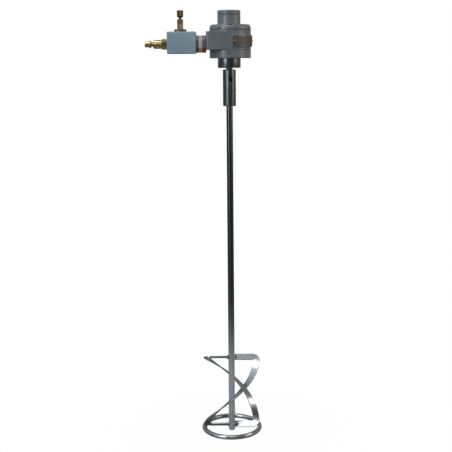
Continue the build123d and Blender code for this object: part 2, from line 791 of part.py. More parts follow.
def ribbon_step(radius, angle, level, turn, slope):
    """Place and directions on the ribbon.

    angle is measured round the axis from +X towards -Y, and slope is how steeply the bar falls there.
    turn is how far the bar has bent, edgewise, from running radially outwards to running down the helix.
    """
    radial = Vector(cos(angle), -sin(angle), 0)
    onward = Vector(-sin(angle), -cos(angle), 0) * cos(slope) + Vector(0, 0, -sin(slope))
    place = radial * radius + Vector(0, 0, level)
    return place, radial * sin(turn) - onward * cos(turn), radial * cos(turn) + onward * sin(turn)


def top_corner(slope):
    """Steps from the straight top crossbar round the edgewise bend, up to where the helix starts."""
    bend_start = bar_centre_radius - bar_bend_radius
    steps = []
    for index in range(lead_sections):
        radius = bend_start - lead_length * (1 - index / lead_sections)
        steps.append(ribbon_step(radius, 0, top_bar_height, 0, slope))
    for index in range(bend_sections):
        turn = pi / 2 * index / bend_sections
        onward = bar_bend_radius * (1 - cos(turn))
        radius = bend_start + bar_bend_radius * sin(turn)
        angle = onward * cos(slope) / bar_centre_radius
        steps.append(ribbon_step(radius, angle, top_bar_height - onward * sin(slope), turn, slope))
    return steps


def helix_run(start_slope, end_slope):
    """Steps down the helix between the two corners, easing from one slope to the other."""
    start_angle = bar_bend_radius * cos(start_slope) / bar_centre_radius
    end_angle = pi - bar_bend_radius * cos(end_slope) / bar_centre_radius
    start_level = top_bar_height - bar_bend_radius * sin(start_slope)
    end_level = bottom_bar_height + bar_bend_radius * sin(end_slope)
    run = (end_angle - start_angle) * bar_centre_radius
    start_rate = -run * tan(start_slope)
    end_rate = -run * tan(end_slope)
    fall = end_level - start_level
    steps = []
    for index in range(helix_sections):
        t = index / (helix_sections - 1)
        level = start_level + fall * t * t * (3 - 2 * t)
        level += start_rate * t * (1 - t) * (1 - t) - end_rate * t * t * (1 - t)
        rate = 6 * fall * t * (1 - t) + start_rate * (1 - t) * (1 - 3 * t) - end_rate * t * (2 - 3 * t)
        angle = start_angle + (end_angle - start_angle) * t
        steps.append(ribbon_step(bar_centre_radius, angle, level, pi / 2, atan2(-rate, run)))
    return steps


def half_turn(vector):
    """Half a turn about the front-to-back axis, which carries one end of a ribbon to the other."""
    return Vector(-vector.X, vector.Y, -vector.Z)


def bottom_corner(slope):
    middle = Vector(0, 0, top_bar_height + bottom_bar_height)
    return [(half_turn(place) + middle, half_turn(radial), half_turn(along) * -1)
            for place, radial, along in reversed(top_corner(slope))]


def crossbar(corner_step):
    """Straight bar from the shaft axis to the start of a corner."""
    place, radial, along = corner_step
    outward = Vector(place.X, 0, 0).normalized()
    root = Vector(0, 0, place.Z)
    return extrude(bar_section(root, radial, outward), abs(place.X), dir=tuple(outward))


def ribbon(start_slope, end_slope):
    """Top crossbar to the right, down past the front, bottom crossbar from the left."""
    upper = top_corner(start_slope)
    lower = bottom_corner(end_slope)
    strip = loft([bar_section(*step) for step in upper + helix_run(start_slope, end_slope) + lower])
    strip = strip + crossbar(upper[0]) + crossbar(lower[-1])
    strip -= rod(shaft_radius, mixer_shaft_bottom, mixer_shaft_top)
    return strip - base_ring()


def front_ribbon():
    return ribbon(helix_slope, helix_slope)


def rear_ribbon():
    """Turned half round, and bent by hand: flatter at its top and steeper at its bottom."""
    return Rot(0, 0, 180) * ribbon(radians(rear_start_slope), radians(rear_end_slope))


def base_ring():
    return Pos(0, 0, ring_height) * Torus(ring_radius, ring_bar_diameter / 2)


def shaft_welds():
    """Fillet beads above and below each crossbar where it meets the shaft."""
    beads = []
    bars = front_ribbon() + rear_ribbon()
    post = rod(shaft_radius, mixer_shaft_bottom, mixer_shaft_top)
    for level in (top_bar_height, bottom_bar_height):
        for side in (-1, 1):
            bead = Pos(side * (shaft_radius + shaft_weld_reach), 0, level) * Sphere(shaft_weld_size)
            bead = bead - post - bars
            beads.extend(bead.solids())
    return Compound(beads)


def ring_welds():
    """Beads between the ring and the two ribbon corners that stand on it."""
    beads = []
    reach = ring_radius - ring_weld_inset
    bars = front_ribbon() + rear_ribbon()
    for side in (-1, 1):
        bead = Pos(side * reach, side * ring_weld_back, ring_height + ring_weld_rise) * Sphere(ring_weld_size)
        bead = bead - base_ring() - bars
        beads.extend(bead.solids())
    return Compound(beads)


# ---- union --------------------------------------------------------------------------------------
def union_piece(hex_start, hex_end, spigot_start, spigot_end, nose_start, nose_end):
    """Hexagon with a threaded spigot on one side and a plain nose inside the nut on the other."""
    piece = arm_hex(union_hex, hex_start, hex_end, union_chamfer)
    piece += arm_rod(port_diameter / 2, spigot_start, spigot_end)
    piece += arm_rod(port_diameter / 2, nose_start, nose_end)
    start = min(hex_start, spigot_start, nose_start) - cut_margin
    end = max(hex_end, spigot_end, nose_end) + cut_margin
    return piece - arm_rod(union_bore / 2, start, end)


def union_tail():
    hex_start = union_start - union_tail_length
    middle = hex_start - union_nut_length / 2
    return union_piece(hex_start, union_start, union_start, union_start + port_depth, middle, hex_start)


def union_body():
    hex_end = block_end + union_body_length
    middle = hex_end + union_nut_length / 2
    return union_piece(block_end, hex_end, block_end - port_depth, block_end, hex_end, middle)


def union_nut():
    start = block_end + union_body_length
    end = start + union_nut_length
    nut = arm_hex(union_hex, start, end, union_chamfer)
    return nut - arm_rod(port_diameter / 2, start - cut_margin, end + cut_margin)


# ---- speed valve --------------------------------------------------------------------------------
def valve_rod(radius, bottom, top):
    return rod(radius, bottom, top, valve_x, -port_offset)


def valve_tube(outer_radius, inner_radius, bottom, top):
    return tube(outer_radius, inner_radius, bottom, top, valve_x, -port_offset)


def valve_turned(points):
    return Pos(valve_x, -port_offset, 0) * turned(points)


def valve_block():
    block = Box(block_length, block_depth, block_height)
    block = fillet(block.edges(), block_rounding)
    block = Pos((block_start + block_end) / 2, -port_offset, block_centre_height) * block
    block -= arm_rod(port_diameter / 2, block_end - port_depth, block_end + cut_margin)
    block -= arm_rod(plug_thread_diameter / 2, block_start - cut_margin, block_start + plug_thread_length)
    block -= arm_rod(block_bore / 2, block_start, block_end)
    block -= valve_rod(plunger_hole_radius, needle_pocket_bottom, block_top + cut_margin)
    block -= valve_rod(bonnet_thread_diameter / 2, bonnet_bottom, block_top + cut_margin)
    return block


def valve_collar():
    inner = bonnet_thread_diameter / 2
    edge = (collar_diameter - collar_top_diameter) / 2
    return valve_turned([
        (inner, block_top), (collar_diameter / 2, block_top), (collar_diameter / 2, collar_top - edge),
        (collar_top_diameter / 2, collar_top), (inner, collar_top)])


def valve_bonnet():
    bonnet = upright_hex(bonnet_hex, collar_top, bonnet_top, bonnet_chamfer, valve_x, -port_offset)
    bonnet += valve_rod(bonnet_thread_diameter / 2, bonnet_bottom, collar_top)
    bonnet -= valve_rod(stem_hole_radius, bonnet_bottom - cut_margin, bonnet_top + cut_margin)
    return bonnet - valve_rod(packing_diameter / 2, packing_bottom(), bonnet_top + cut_margin)


def packing_bottom():
    return bonnet_top - gland_depth - packing_height


def stem_packing():
    return valve_tube(packing_diameter / 2, stem_hole_radius, packing_bottom(), packing_bottom() + packing_height)


def packing_nut():
    nut = upright_hex(packing_nut_hex, bonnet_top, packing_nut_top, packing_nut_chamfer,
                      valve_x, -port_offset)
    nut += valve_rod(packing_diameter / 2, bonnet_top - gland_depth, bonnet_top)
    bottom = bonnet_top - gland_depth - cut_margin
    return nut - valve_rod(stem_hole_radius, bottom, packing_nut_top + cut_margin)


def stem_ring_height():
    return (plunger_top + needle_tip + needle_tip_length) / 2


def needle_stem():
    stem = valve_turned([
        (0, needle_tip), (needle_tip_diameter / 2, needle_tip),
        (plunger_diameter / 2, needle_tip + needle_tip_length), (plunger_diameter / 2, plunger_top),
        (stem_diameter / 2, plunger_top), (stem_diameter / 2, stem_top), (0, stem_top)])
    half_width = stem_ring_section / 2 + face_clearance
    floor = plunger_hole_radius - seat_clearance - stem_ring_section - running_clearance
    stem -= valve_tube(plunger_hole_radius + cut_margin, floor,
                       stem_ring_height() - half_width, stem_ring_height() + half_width)
    return stem - valve_rod(knob_screw_diameter / 2, knob_screw_bottom(), stem_top + cut_margin)


def stem_o_ring():
    section = stem_ring_section / 2
    radius = plunger_hole_radius - seat_clearance - section
    return Pos(valve_x, -port_offset, stem_ring_height()) * Torus(radius, section)


def knob_screw_seat():
    return knob_top - knob_screw_head_height


def knob_screw_bottom():
    return stem_top - knob_screw_length


def valve_knob():
    knob = valve_rod(knob_diameter / 2, knob_bottom, knob_top)
    rims = knob.edges().filter_by(GeomType.CIRCLE).sort_by(Axis.Z)
    knob = fillet(rims[0], knob_shoulder)
    knob = chamfer(knob.edges().filter_by(GeomType.CIRCLE).sort_by(Axis.Z)[-1], knob_edge)
    knob -= valve_rod(stem_diameter / 2, knob_bottom - cut_margin, stem_top)
    knob -= valve_rod(knob_screw_diameter / 2, stem_top - cut_margin, knob_top + cut_margin)
    head = knob_screw_head_diameter / 2 + seat_clearance
    return knob - valve_rod(head, knob_screw_seat(), knob_top + cut_margin)


def knob_screw():
    screw = valve_rod(knob_screw_diameter / 2, knob_screw_bottom(), knob_screw_seat())
    screw += valve_rod(knob_screw_head_diameter / 2, knob_screw_seat(), knob_top - seat_clearance)
    slot = Pos(valve_x, -port_offset, knob_top) * Box(
        knob_screw_head_diameter + cut_margin, knob_slot_width, knob_screw_head_height)
    return screw - slot


# ---- air plug -----------------------------------------------------------------------------------
def air_plug():
    hex_end = block_start
    barrel_end = hex_end - plug_hex_length
    neck_end = barrel_end - plug_barrel_length
    collar_end = neck_end - plug_neck_length
    nose_end = collar_end - plug_collar_length
    tip = nose_end - plug_nose_length
    barrel = plug_barrel_diameter / 2
    neck = plug_neck_diameter / 2
    collar = plug_collar_diameter / 2
    nose = plug_nose_diameter / 2
    profile = Polyline(
        (tip, 0), (tip, nose - plug_edge), (tip + plug_edge, nose), (nose_end, nose),
        (nose_end + plug_collar_flank, collar), (collar_end - plug_collar_flank, collar),
        (collar_end, neck), (neck_end, neck),
        (neck_end, barrel - plug_barrel_edge), (neck_end + plug_barrel_edge, barrel), (barrel_end, barrel),
        (barrel_end, 0), close=True)
    plug = Pos(0, -port_offset, port_height) * revolve(make_face(profile), Axis.X)
    plug += arm_hex(plug_hex, barrel_end, hex_end, union_chamfer)
    plug += arm_rod(plug_thread_diameter / 2, hex_end, hex_end + plug_thread_length)
    return plug - arm_rod(plug_bore / 2, tip - cut_margin, hex_end + plug_thread_length + cut_margin)


PARTS = {
    "motor_body": motor_body,
    "upper_end_plate": upper_end_plate,
    "lower_end_plate": lower_end_plate,
    "upper_gasket": lambda: gasket(body_top),
    "lower_gasket": lambda: gasket(lower_plate_thickness),
    "end_cap": end_cap,
    "cap_o_ring": cap_o_ring,
    "cap_screws": cap_screws,
    "upper_plate_screws": upper_plate_screws,
    "lower_plate_screws": lower_plate_screws,
    "dowel_pins": dowel_pins,
    "nameplate": nameplate,
    "nameplate_rivets": nameplate_rivets,
    "upper_bearing_outer_race": lambda: outer_race(upper_bearing_seat),
    "lower_bearing_outer_race": lambda: outer_race(lower_bearing_seat - bearing_width),
    "upper_bearing_inner_race": lambda: inner_race(upper_bearing_seat),
    "lower_bearing_inner_race": lambda: inner_race(lower_bearing_seat - bearing_width),
    "upper_bearing_balls": lambda: bearing_balls(upper_bearing_seat),
    "lower_bearing_balls": lambda: bearing_balls(lower_bearing_seat - bearing_width),
    "upper_bearing_cage": lambda: bearing_cage(upper_bearing_seat),
    "lower_bearing_cage": lambda: bearing_cage(lower_bearing_seat - bearing_width),
    "bearing_spring": bearing_spring,
    "bearing_retaining_ring": bearing_retaining_ring,
    "shaft_seal": shaft_seal,
    "rotor": rotor,
    "rotor_vanes": rotor_vanes,
    "rotor_key": rotor_key,
    "motor_shaft": motor_shaft,
    "shaft_retaining_rings": shaft_retaining_rings,
    "coupling": coupling,
    "coupling_screws": coupling_screws,
    "mixer_shaft": mixer_shaft,
    "front_ribbon": front_ribbon,
    "rear_ribbon": rear_ribbon,
    "base_ring": base_ring,
    "shaft_welds": shaft_welds,
    "ring_welds": ring_welds,
    "union_tail": union_tail,
    "union_nut": union_nut,
    "union_body": union_body,
    "valve_block": valve_block,
    "valve_collar": valve_collar,
    "valve_bonnet": valve_bonnet,
    "packing_nut": packing_nut,
    "stem_packing": stem_packing,
    "needle_stem": needle_stem,
    "stem_o_ring": stem_o_ring,
    "valve_knob": valve_knob,
    "knob_screw": knob_screw,
    "air_plug": air_plug,
    "plate_plug": plate_plug,
}

if __name__ == "__main__":
    os.makedirs("parts", exist_ok=True)
    for name, make in PARTS.items():
        export_step(make(), f"parts/{name}.step")
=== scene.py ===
import json
from math import atan2, cos, pi, radians, sin, tan

import bpy
from bpy.props import FloatProperty, FloatVectorProperty, IntProperty, PointerProperty
from mathutils import Matrix, Vector


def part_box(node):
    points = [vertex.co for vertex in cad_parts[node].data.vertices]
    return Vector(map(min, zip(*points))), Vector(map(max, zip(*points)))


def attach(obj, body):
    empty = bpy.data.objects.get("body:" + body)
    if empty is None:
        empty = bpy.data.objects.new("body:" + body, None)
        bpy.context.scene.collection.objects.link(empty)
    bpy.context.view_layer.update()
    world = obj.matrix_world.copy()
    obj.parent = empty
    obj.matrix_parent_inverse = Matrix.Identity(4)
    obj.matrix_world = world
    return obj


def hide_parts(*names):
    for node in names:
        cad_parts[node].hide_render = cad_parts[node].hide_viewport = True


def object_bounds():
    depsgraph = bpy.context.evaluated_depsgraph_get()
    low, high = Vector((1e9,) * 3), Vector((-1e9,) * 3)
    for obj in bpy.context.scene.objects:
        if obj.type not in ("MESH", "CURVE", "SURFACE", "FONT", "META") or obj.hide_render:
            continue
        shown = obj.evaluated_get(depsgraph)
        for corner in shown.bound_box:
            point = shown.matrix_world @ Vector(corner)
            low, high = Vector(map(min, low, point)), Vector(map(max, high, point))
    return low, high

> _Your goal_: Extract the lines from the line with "points = [vertex.co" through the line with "for node in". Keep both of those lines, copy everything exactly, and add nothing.

> _Correct output_:
    points = [vertex.co for vertex in cad_parts[node].data.vertices]
    return Vector(map(min, zip(*points))), Vector(map(max, zip(*points)))


def attach(obj, body):
    empty = bpy.data.objects.get("body:" + body)
    if empty is None:
        empty = bpy.data.objects.new("body:" + body, None)
        bpy.context.scene.collection.objects.link(empty)
    bpy.context.view_layer.update()
    world = obj.matrix_world.copy()
    obj.parent = empty
    obj.matrix_parent_inverse = Matrix.Identity(4)
    obj.matrix_world = world
    return obj


def hide_parts(*names):
    for node in names:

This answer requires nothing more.